Three Weill Department of Medicine Faculty Accepted to the American Society of Clinical Investigation (ASCI)


Dr. Daniel Fitzgerald

The Weill Department of Medicine has had three of its faculty elected as members of the American Society of Clinical Investigation (ASCI) – Dr. Daniel W. Fitzgerald, Dr. Steven M. Lipkin, and Dr. Kyu Y. Rhee. Membership to ASCI is a coveted honor and reflects landmark contributions in the area of clinical investigation.
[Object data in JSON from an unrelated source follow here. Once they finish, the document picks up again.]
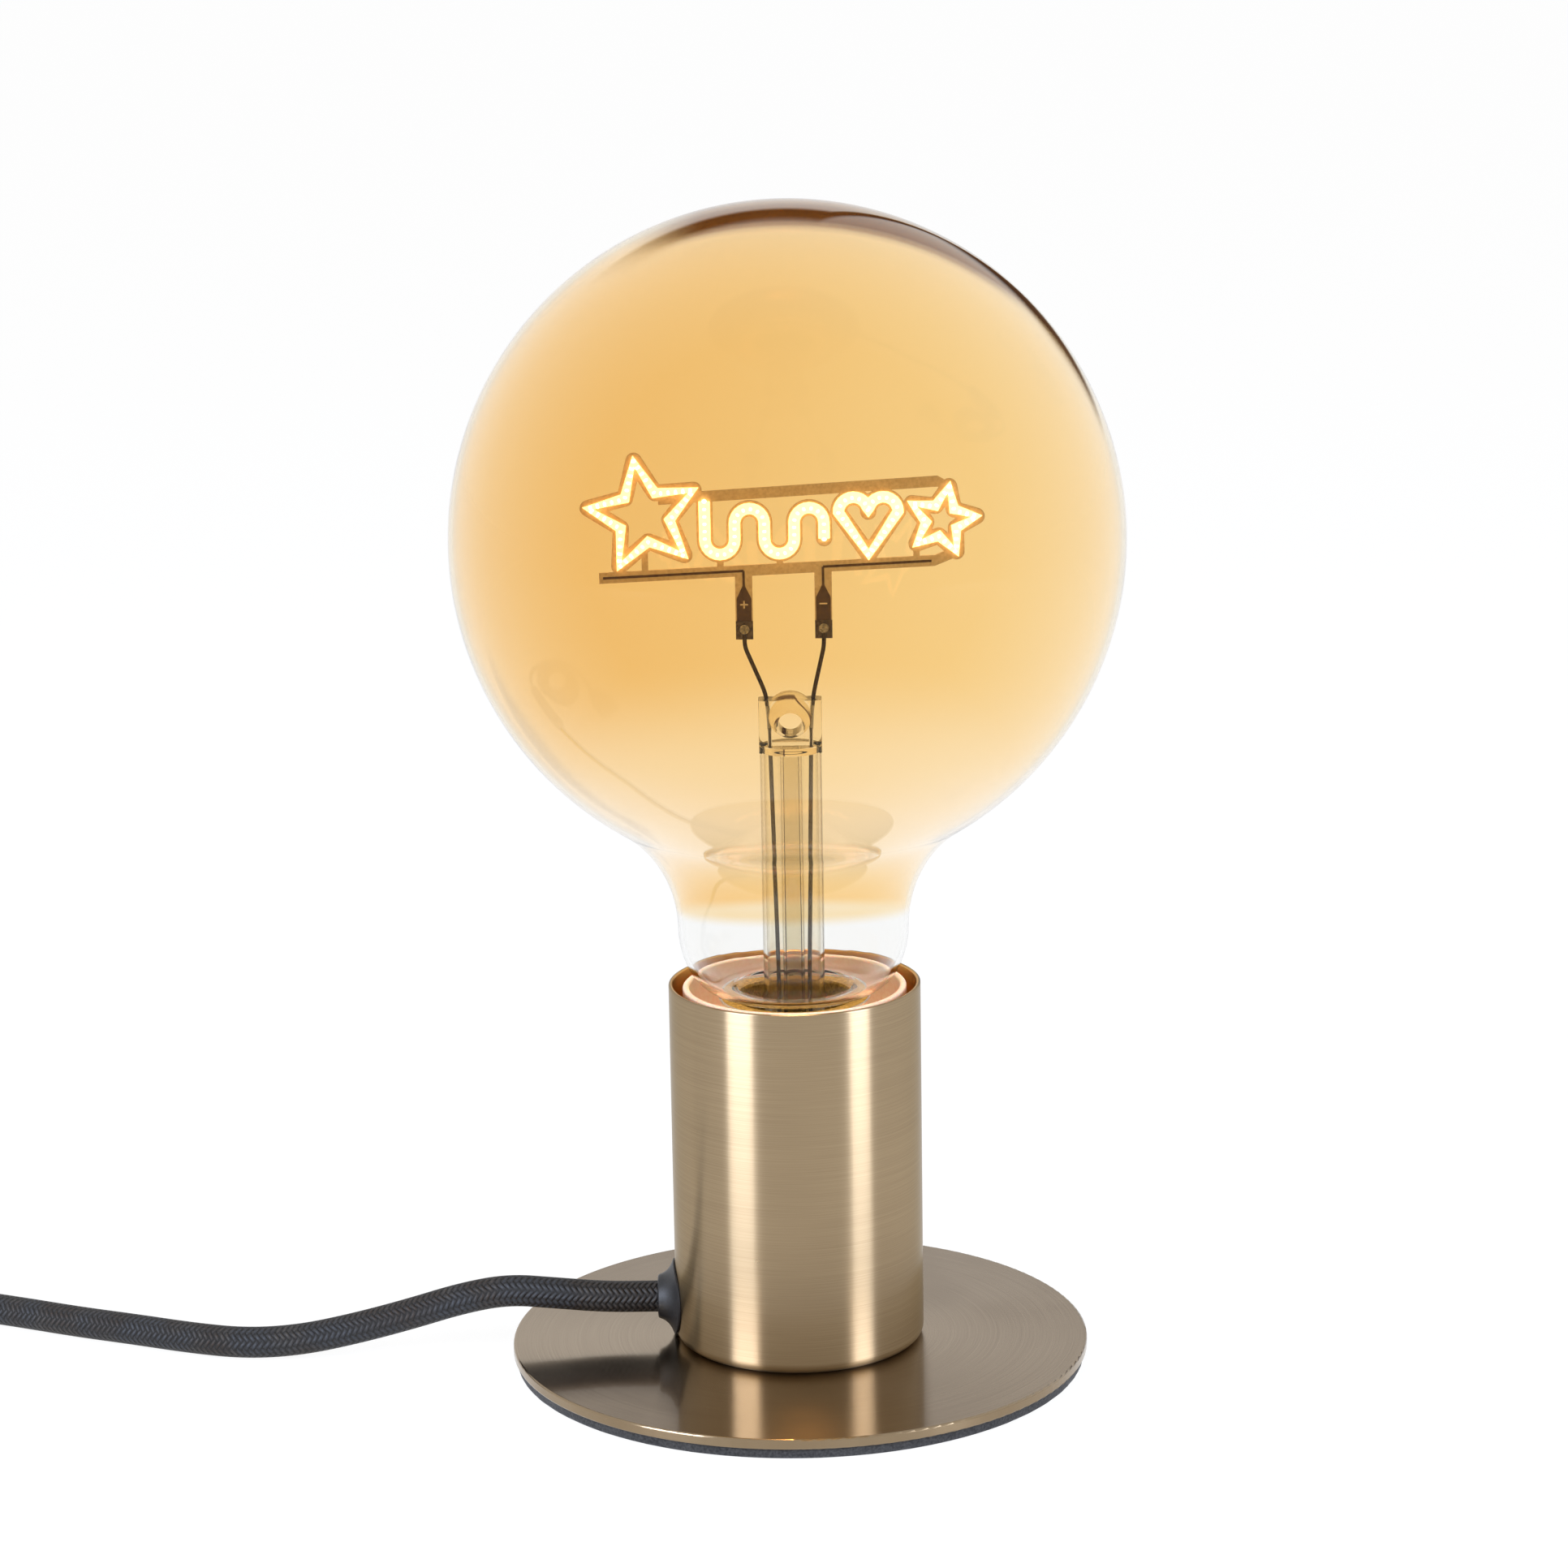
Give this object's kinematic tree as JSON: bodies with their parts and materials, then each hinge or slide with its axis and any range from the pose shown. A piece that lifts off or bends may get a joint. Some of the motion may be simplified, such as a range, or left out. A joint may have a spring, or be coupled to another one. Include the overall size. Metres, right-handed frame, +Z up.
{
  "type": "table lamp",
  "caption": "Small table lamp: a round plate carries a cup with a lampholder, a large bare globe bulb screws in, and a braided cord with a rocker switch and plug leaves the cup.",
  "frame": {"origin": "centre of the foot's underside, on the table", "axes": "+Z up along the axis of cup and bulb, -X towards the side where the cord leaves the cup"},
  "size_m": [0.3699, 0.1553, 0.2208],
  "materials": {
    "satin_brass": "lacquered brass, brushed satin",
    "fibre_pad": "black pressed fibre",
    "grommet_rubber": "black rubber",
    "zinc_steel": "zinc plated steel",
    "holder_plastic": "cream thermoplastic",
    "porcelain": "white porcelain",
    "contact_brass": "bare brass",
    "sheath_black": "black cable sheath",
    "core_brown": "brown wire insulation",
    "core_blue": "blue wire insulation",
    "solder": "soft solder",
    "amber_glass": "blown glass with an amber coat",
    "clear_glass": "clear glass",
    "cap_metal": "rolled aluminium",
    "cement": "brown bulb cement",
    "black_insulator": "black glass insulator",
    "lead_nickel": "nickel plated lead wire",
    "carrier_board": "tan laminate",
    "phosphor": "yellow phosphor coat",
    "board_green": "green circuit board",
    "part_black": "moulded electronic part",
    "cord_braid": "black and grey textile braid",
    "tie_fabric": "woven strap",
    "switch_plastic": "moulded black plastic",
    "soft_black": "soft black strain relief",
    "plug_plastic": "moulded black plastic",
    "pin_nickel": "nickel plated brass"
  },
  "bodies": {
    "lamp": {"base_pad": "fibre_pad", "base_plate": "satin_brass", "plate_screws": "zinc_steel", "cup": "satin_brass", "grommet": "grommet_rubber", "holder_bracket": "zinc_steel", "bracket_nuts": "zinc_steel", "holder_nipple": "zinc_steel", "nipple_nut": "zinc_steel", "nipple_washer": "zinc_steel", "holder_dome": "holder_plastic", "holder_core": "porcelain", "holder_skirt": "holder_plastic", "thread_sleeve": "contact_brass", "centre_contact": "contact_brass", "side_contact": "contact_brass", "terminal_screws": "contact_brass", "cord_clamp": "holder_plastic", "clamp_bar": "holder_plastic", "clamp_screws": "zinc_steel", "inner_cord": "cord_braid", "live_core": "core_brown", "neutral_core": "core_blue", "cord_run": "cord_braid", "cord_link": "cord_braid", "cord_coil": "cord_braid", "cord_tail": "cord_braid", "coil_tie": "tie_fabric", "switch_base": "switch_plastic", "switch_cover": "switch_plastic", "rocker_pin": "zinc_steel", "switch_contacts": "contact_brass", "switch_screws": "zinc_steel", "switch_sleeves": "soft_black", "switch_leads": "sheath_black", "plug_body": "plug_plastic", "plug_relief": "soft_black", "plug_pins": "pin_nickel", "pin_sleeves": "plug_plastic"},
    "riser": {"tip_contact": "solder"},
    "bulb": {"bulb_glass": "amber_glass", "bulb_cap": "cap_metal", "cap_cement": "cement", "cap_insulator": "black_insulator", "glass_stem": "clear_glass", "exhaust_tube": "clear_glass", "lead_wires": "lead_nickel", "filament_carrier": "carrier_board", "filament_tabs": "cap_metal", "solder_lugs": "solder", "led_strokes": "phosphor", "driver_board": "board_green", "driver_parts": "part_black", "cap_wire": "lead_nickel"},
    "rocker": {"switch_rocker": "switch_plastic", "rocker_blade": "contact_brass"}
  },
  "joints": [
    {"name": "bulb_rise", "type": "slide", "parent": "lamp", "child": "riser", "axis": [0, 0, 1], "range_m": [0, 0.01634]},
    {"name": "bulb_turn", "type": "hinge", "parent": "riser", "child": "bulb", "pos_m": [0, 0, 0.06], "axis": [0, 0, 1], "range_deg": [0, 1620]},
    {"name": "rocker_tilt", "type": "hinge", "parent": "lamp", "child": "rocker", "pos_m": [-0.2136, 0.0462, 0.0116], "axis": [-0.4179, -0.9085, 0], "range_deg": [0, 16]}
  ],
  "couplings": [
    {"joint": "bulb_rise", "follows": "bulb_turn", "m_per_rad": 0.00057757}
  ]
}
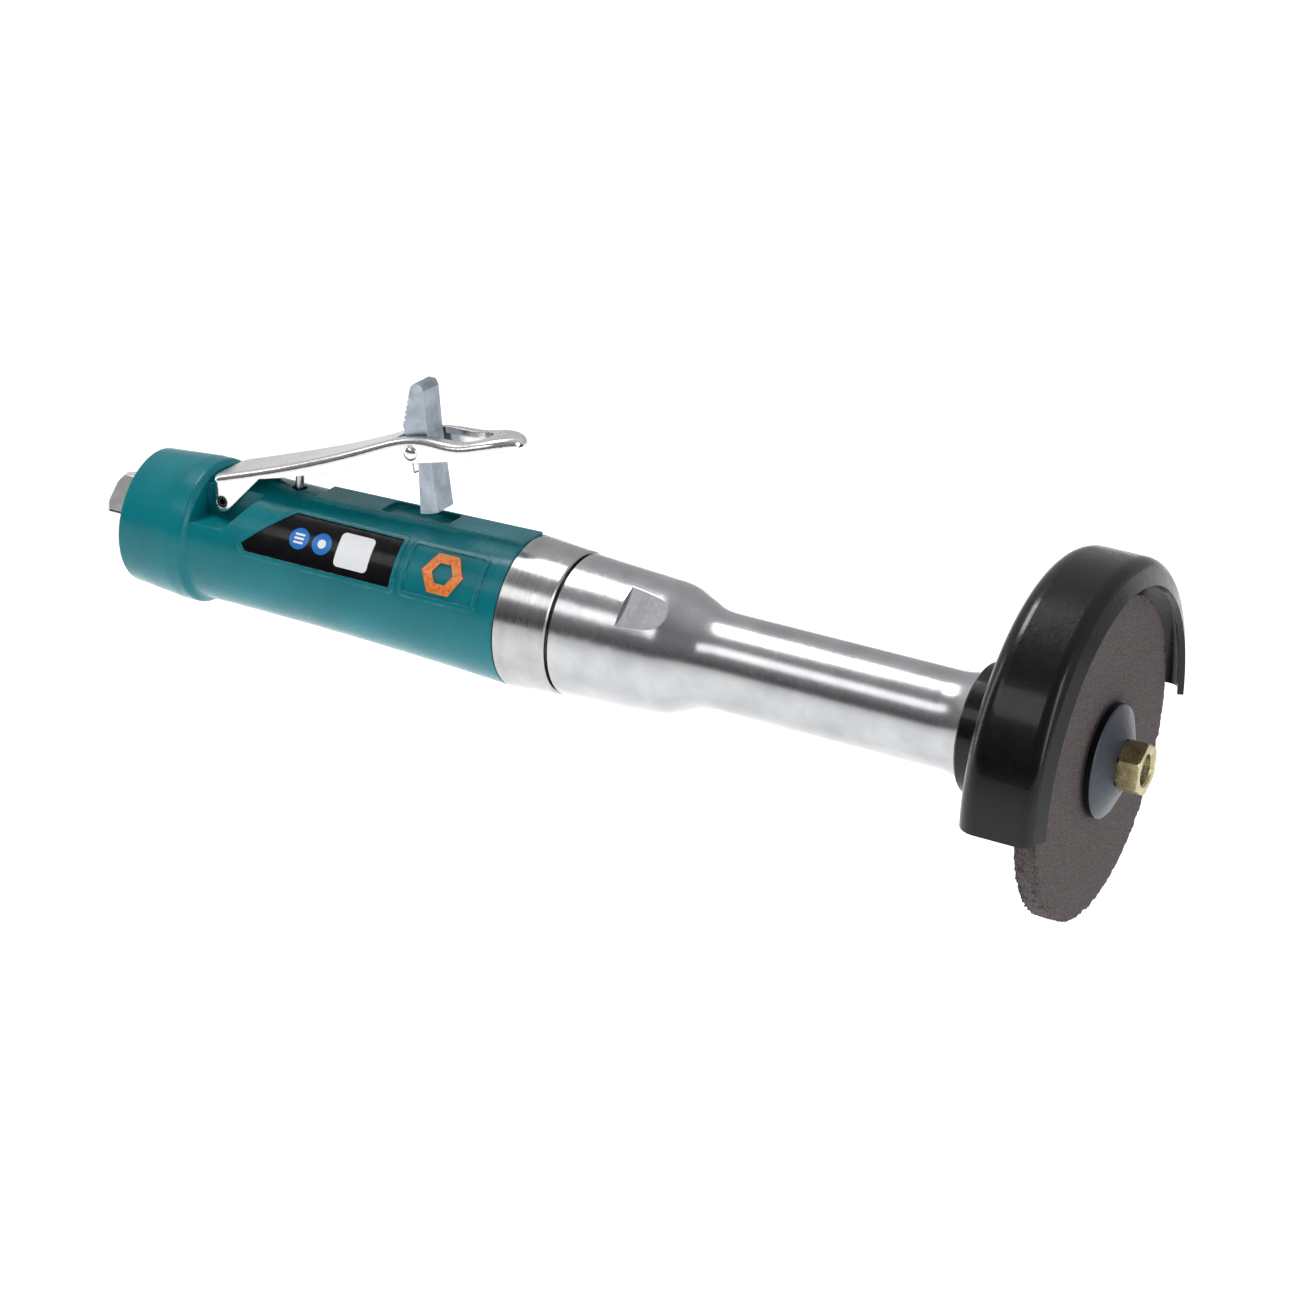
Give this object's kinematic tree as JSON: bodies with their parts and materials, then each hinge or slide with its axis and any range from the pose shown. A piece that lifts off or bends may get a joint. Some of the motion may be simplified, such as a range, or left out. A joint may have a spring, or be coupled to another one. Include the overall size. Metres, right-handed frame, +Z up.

Founded in 1908, the American Society of Clinical Investigation is an honor society of some 3,000 physician-scientists who serve in the upper ranks of academic medicine and industry. Those who become members of ASCI are premier leaders in translating findings from the laboratory to the advancement of clinical practice. Dr. Fitzgerald, Associate Professor of Medicine, and Dr. Rhee, Associate Professor of Medicine, are faculty members of the Division of Infectious Diseases. Dr. Lipkin, Associate Professor of Medicine and Genetic Medicine, is a faculty member in the Division of Gastroenterology and Hepatology.

Dr. Kyu Rhee

"Drs. Fitzgerald, Lipkin, and Rhee exemplify outstanding investigative research at its best, and our department congratulates them on this prestigious honor," said Dr. Augustine M.K. Choi, Sanford I. Weill Chair, Weill Department of Medicine.

For nearly two decades, Dr. Fitzgerald has pioneered research in the field of global health working with GHESKIO in Haiti. Published in top tier journals such as the New England Journal of Medicine and Lancet, he is known for his role in furthering critical advances for the treatment of HIV/AIDS and tuberculosis. He is the Co-Director of the Center for Global Health in the Division of Infectious Diseases and was recently named the Co-Director of the department's new three-year Global Health Research Fellowship. Dr. Fitzgerald has educated numerous trainees on the techniques of field-based research within Weill Cornell programs around the globe.

Steven Lipkin

Dr. Steven Lipkin

Dr. Rhee is an infectious diseases physician interested in modernizing our understanding of major infectious pathogens and the ability to develop new diagnostic tests and therapies. Toward this end, he has developed new mass spectrometry-based tools to expand our understanding of the pathogenicity of Mycobacterium tuberculosis, the leading bacterial cause of deaths worldwide, on a global biochemical level as well as to introduce a new approach to developing TB drugs.

Dr. Lipkin's research focuses on hereditary cancer syndromes and mouse models for cancer prevention research. He completed a specialty fellowship in Clinical Genetics at the National Human Genome Research Institute and performed his post-doctoral work in the laboratory of Francis Collins, who is currently the Director of the National Institutes of Health. Dr. Lipkin is board certified in Clinical Genetics and is a fellow of the American Board of Medical Genetics.